WHAT IS REQUIRED | Repeat the lines below exactly as written, please, from the line with "Write the Blender Python" to the line with "INCH = 0.0254", both lines included, and no others.

***** MATERIAL TO PROCESS *****

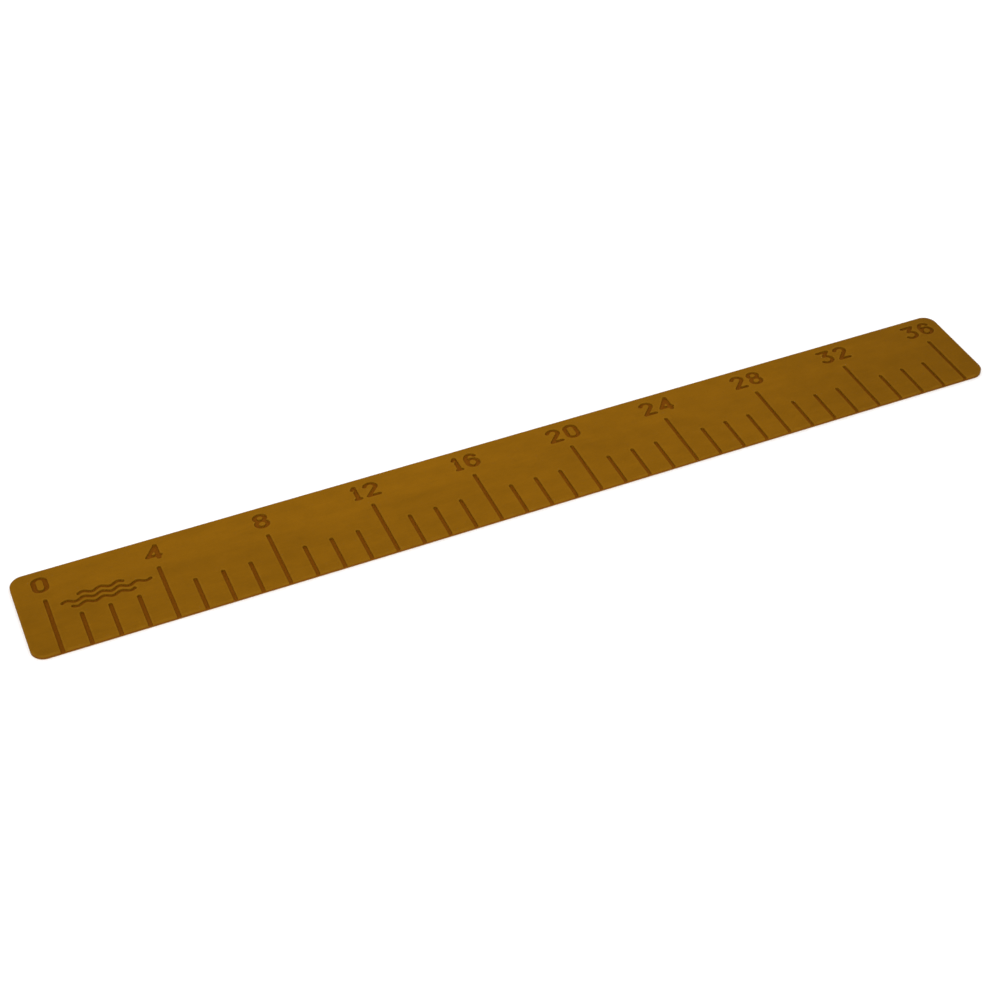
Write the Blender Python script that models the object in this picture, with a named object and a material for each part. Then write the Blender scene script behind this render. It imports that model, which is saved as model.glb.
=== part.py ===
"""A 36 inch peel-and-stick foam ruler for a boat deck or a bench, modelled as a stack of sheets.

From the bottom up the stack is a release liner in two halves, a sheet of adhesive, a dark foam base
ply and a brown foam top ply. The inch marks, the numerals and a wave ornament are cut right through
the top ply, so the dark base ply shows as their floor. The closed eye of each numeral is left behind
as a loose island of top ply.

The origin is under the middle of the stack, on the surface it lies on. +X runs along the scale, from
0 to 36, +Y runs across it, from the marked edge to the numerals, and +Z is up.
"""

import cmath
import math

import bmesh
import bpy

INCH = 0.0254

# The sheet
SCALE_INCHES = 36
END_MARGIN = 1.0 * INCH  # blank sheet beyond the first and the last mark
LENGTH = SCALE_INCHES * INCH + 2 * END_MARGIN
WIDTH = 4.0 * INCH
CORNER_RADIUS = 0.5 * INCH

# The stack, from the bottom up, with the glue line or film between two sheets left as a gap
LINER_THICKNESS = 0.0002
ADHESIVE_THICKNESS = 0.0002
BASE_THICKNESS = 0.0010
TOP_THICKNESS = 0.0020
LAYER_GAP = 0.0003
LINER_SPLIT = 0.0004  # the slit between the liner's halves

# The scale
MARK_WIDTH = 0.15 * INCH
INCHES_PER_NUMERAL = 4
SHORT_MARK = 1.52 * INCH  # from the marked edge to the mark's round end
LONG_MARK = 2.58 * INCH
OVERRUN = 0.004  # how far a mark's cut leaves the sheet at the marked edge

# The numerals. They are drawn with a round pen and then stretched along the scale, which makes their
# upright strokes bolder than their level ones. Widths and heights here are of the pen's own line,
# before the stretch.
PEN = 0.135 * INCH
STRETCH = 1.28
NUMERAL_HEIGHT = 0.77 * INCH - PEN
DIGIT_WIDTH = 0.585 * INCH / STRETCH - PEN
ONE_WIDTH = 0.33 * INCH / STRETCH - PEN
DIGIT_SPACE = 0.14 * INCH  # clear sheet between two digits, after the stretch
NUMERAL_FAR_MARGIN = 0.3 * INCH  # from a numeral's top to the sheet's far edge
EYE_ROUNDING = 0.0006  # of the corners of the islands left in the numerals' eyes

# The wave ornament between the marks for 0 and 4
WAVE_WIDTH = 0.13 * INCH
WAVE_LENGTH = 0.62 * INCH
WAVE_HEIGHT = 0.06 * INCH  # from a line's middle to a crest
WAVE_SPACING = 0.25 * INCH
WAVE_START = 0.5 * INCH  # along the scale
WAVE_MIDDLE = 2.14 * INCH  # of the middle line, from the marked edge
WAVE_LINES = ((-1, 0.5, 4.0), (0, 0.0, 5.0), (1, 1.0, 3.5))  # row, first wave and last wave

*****
***** MATERIAL TO PROCESS *****

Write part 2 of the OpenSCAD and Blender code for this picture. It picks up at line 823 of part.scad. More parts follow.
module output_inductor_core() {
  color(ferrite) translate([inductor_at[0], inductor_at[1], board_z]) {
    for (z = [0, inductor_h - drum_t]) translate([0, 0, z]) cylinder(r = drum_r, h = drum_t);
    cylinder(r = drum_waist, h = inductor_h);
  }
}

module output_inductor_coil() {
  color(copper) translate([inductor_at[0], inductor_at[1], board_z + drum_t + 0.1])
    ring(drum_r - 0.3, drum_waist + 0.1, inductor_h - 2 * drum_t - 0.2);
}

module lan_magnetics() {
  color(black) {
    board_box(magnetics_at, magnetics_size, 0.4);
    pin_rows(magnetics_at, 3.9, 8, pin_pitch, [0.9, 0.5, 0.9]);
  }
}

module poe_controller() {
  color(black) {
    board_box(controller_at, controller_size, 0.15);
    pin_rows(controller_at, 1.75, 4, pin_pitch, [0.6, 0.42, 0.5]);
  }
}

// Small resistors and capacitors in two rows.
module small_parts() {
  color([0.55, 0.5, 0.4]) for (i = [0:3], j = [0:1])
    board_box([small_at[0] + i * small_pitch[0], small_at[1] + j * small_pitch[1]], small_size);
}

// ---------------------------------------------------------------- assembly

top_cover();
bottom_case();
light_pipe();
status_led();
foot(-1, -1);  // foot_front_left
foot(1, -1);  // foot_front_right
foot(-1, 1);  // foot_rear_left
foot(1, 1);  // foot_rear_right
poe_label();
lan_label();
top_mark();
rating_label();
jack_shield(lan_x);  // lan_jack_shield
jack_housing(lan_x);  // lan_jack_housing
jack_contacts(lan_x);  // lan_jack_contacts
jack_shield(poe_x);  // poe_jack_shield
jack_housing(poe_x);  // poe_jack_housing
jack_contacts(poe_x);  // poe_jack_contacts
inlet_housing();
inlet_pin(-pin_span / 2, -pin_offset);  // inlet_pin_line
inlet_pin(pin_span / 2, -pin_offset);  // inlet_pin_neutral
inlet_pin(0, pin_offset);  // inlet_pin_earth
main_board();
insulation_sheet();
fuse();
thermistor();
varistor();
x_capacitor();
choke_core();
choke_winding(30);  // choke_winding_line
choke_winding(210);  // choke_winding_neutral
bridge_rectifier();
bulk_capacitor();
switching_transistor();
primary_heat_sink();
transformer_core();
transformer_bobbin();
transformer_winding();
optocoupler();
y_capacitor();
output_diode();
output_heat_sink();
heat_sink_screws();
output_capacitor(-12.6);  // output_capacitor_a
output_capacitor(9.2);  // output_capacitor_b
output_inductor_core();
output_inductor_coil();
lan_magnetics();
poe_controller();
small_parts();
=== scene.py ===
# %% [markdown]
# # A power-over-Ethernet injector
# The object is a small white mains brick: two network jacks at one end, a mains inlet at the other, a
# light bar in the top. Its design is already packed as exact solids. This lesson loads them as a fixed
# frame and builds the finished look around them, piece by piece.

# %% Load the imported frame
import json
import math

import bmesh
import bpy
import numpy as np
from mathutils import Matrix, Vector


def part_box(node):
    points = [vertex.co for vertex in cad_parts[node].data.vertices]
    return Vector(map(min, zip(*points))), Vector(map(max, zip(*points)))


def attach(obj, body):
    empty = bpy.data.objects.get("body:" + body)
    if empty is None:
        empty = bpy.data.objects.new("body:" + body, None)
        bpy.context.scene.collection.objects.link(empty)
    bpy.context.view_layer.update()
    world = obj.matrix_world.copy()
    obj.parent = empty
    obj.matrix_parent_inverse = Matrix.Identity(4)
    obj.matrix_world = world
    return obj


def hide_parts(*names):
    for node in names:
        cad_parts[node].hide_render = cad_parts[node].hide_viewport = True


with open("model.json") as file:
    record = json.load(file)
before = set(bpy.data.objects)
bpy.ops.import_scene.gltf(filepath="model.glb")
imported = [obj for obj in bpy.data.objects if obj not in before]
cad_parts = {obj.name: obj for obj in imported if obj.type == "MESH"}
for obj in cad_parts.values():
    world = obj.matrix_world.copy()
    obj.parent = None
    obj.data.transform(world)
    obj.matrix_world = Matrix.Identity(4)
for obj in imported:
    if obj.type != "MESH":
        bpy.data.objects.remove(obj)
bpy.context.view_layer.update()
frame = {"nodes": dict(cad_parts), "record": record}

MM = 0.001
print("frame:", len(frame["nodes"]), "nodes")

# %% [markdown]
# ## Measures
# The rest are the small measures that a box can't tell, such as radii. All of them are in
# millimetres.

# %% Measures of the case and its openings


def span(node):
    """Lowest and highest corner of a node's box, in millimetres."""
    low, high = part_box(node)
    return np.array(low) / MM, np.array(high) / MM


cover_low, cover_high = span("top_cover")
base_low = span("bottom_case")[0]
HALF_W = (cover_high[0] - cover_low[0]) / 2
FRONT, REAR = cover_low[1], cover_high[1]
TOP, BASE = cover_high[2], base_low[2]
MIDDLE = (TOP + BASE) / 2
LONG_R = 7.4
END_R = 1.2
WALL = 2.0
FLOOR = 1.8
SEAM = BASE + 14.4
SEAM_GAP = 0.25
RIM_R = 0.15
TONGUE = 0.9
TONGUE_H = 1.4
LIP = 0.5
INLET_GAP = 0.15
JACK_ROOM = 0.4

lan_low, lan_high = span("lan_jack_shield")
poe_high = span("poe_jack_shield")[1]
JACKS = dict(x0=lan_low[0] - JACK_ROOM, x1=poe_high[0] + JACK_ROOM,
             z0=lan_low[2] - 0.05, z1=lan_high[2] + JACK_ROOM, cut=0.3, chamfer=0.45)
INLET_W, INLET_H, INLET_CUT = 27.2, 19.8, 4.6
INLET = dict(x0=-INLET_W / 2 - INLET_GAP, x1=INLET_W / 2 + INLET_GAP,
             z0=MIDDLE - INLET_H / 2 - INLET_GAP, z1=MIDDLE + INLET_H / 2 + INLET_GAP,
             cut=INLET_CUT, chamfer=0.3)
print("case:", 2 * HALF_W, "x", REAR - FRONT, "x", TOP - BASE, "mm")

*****
***** MATERIAL TO PROCESS *****

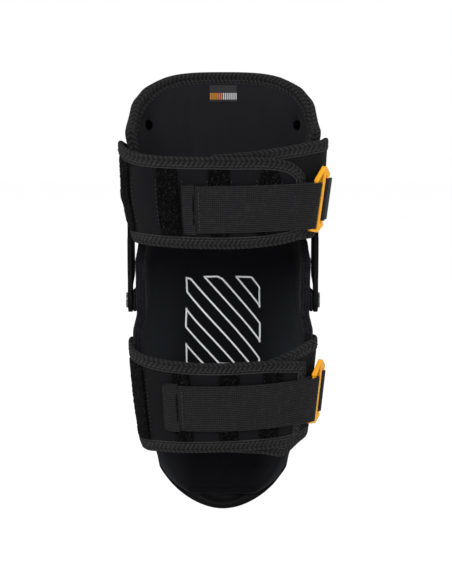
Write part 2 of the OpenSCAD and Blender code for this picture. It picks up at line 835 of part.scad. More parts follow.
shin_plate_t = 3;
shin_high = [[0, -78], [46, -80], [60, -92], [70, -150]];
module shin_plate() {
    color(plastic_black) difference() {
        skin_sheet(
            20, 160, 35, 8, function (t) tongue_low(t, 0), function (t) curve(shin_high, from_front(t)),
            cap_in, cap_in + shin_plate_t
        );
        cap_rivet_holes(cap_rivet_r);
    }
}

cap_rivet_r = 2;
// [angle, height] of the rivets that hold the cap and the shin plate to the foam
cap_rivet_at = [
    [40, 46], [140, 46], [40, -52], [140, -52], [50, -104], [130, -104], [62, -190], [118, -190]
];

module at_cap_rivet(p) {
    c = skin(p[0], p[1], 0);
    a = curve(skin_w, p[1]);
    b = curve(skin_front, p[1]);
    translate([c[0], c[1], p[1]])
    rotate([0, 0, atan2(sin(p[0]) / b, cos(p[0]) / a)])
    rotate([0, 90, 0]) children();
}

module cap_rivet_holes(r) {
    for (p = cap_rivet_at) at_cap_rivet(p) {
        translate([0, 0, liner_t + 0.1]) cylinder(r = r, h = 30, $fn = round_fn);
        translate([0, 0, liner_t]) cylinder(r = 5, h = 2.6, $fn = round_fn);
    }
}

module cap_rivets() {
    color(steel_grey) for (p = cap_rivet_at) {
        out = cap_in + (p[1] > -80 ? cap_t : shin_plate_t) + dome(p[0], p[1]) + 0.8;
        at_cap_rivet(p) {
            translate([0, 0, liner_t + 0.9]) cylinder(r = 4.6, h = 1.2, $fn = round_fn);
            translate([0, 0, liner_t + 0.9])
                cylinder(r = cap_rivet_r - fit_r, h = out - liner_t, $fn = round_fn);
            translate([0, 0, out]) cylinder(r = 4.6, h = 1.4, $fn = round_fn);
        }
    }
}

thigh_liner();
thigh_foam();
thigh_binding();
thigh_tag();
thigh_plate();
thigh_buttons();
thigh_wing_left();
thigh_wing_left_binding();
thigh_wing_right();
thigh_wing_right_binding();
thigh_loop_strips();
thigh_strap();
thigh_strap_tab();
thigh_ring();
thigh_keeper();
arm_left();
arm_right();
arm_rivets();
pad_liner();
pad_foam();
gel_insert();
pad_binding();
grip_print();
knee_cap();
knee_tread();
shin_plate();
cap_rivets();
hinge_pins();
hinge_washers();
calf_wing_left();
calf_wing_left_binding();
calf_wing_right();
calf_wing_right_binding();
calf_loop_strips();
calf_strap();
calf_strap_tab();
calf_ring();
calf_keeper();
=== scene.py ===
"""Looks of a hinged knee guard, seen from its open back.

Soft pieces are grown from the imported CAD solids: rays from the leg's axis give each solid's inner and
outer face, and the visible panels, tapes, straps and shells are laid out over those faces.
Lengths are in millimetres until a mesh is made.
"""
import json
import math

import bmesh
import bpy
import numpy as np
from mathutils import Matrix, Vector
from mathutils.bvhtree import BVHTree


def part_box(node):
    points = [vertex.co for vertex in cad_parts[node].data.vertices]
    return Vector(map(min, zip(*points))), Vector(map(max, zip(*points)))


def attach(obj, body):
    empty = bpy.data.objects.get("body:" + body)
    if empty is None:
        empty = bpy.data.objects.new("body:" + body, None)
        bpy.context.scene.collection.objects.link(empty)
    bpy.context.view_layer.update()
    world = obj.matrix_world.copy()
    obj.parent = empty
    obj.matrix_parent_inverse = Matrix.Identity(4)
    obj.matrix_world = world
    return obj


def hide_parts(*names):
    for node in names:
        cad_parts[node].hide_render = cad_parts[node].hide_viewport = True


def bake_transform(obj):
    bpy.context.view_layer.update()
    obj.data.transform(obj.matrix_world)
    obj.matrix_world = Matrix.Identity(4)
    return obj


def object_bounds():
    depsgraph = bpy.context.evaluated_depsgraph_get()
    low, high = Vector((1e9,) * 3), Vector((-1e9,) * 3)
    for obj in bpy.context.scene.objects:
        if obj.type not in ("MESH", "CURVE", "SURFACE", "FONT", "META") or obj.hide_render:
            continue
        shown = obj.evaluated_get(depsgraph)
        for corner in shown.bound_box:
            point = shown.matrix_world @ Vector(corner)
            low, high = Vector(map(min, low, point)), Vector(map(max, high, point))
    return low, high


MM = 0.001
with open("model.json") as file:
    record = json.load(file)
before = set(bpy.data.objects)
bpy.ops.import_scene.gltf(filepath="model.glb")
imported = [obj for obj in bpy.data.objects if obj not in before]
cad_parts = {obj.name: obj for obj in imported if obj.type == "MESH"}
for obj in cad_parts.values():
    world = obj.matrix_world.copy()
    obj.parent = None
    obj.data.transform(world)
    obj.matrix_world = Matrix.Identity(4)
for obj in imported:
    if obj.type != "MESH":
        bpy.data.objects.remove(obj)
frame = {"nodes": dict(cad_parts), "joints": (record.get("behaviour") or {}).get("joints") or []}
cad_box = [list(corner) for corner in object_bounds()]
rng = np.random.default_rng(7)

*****

RESULT |
Write the Blender Python script that models the object in this picture, with a named object and a material for each part. Then write the Blender scene script behind this render. It imports that model, which is saved as model.glb.
=== part.py ===
"""A 36 inch peel-and-stick foam ruler for a boat deck or a bench, modelled as a stack of sheets.

From the bottom up the stack is a release liner in two halves, a sheet of adhesive, a dark foam base
ply and a brown foam top ply. The inch marks, the numerals and a wave ornament are cut right through
the top ply, so the dark base ply shows as their floor. The closed eye of each numeral is left behind
as a loose island of top ply.

The origin is under the middle of the stack, on the surface it lies on. +X runs along the scale, from
0 to 36, +Y runs across it, from the marked edge to the numerals, and +Z is up.
"""

import cmath
import math

import bmesh
import bpy

INCH = 0.0254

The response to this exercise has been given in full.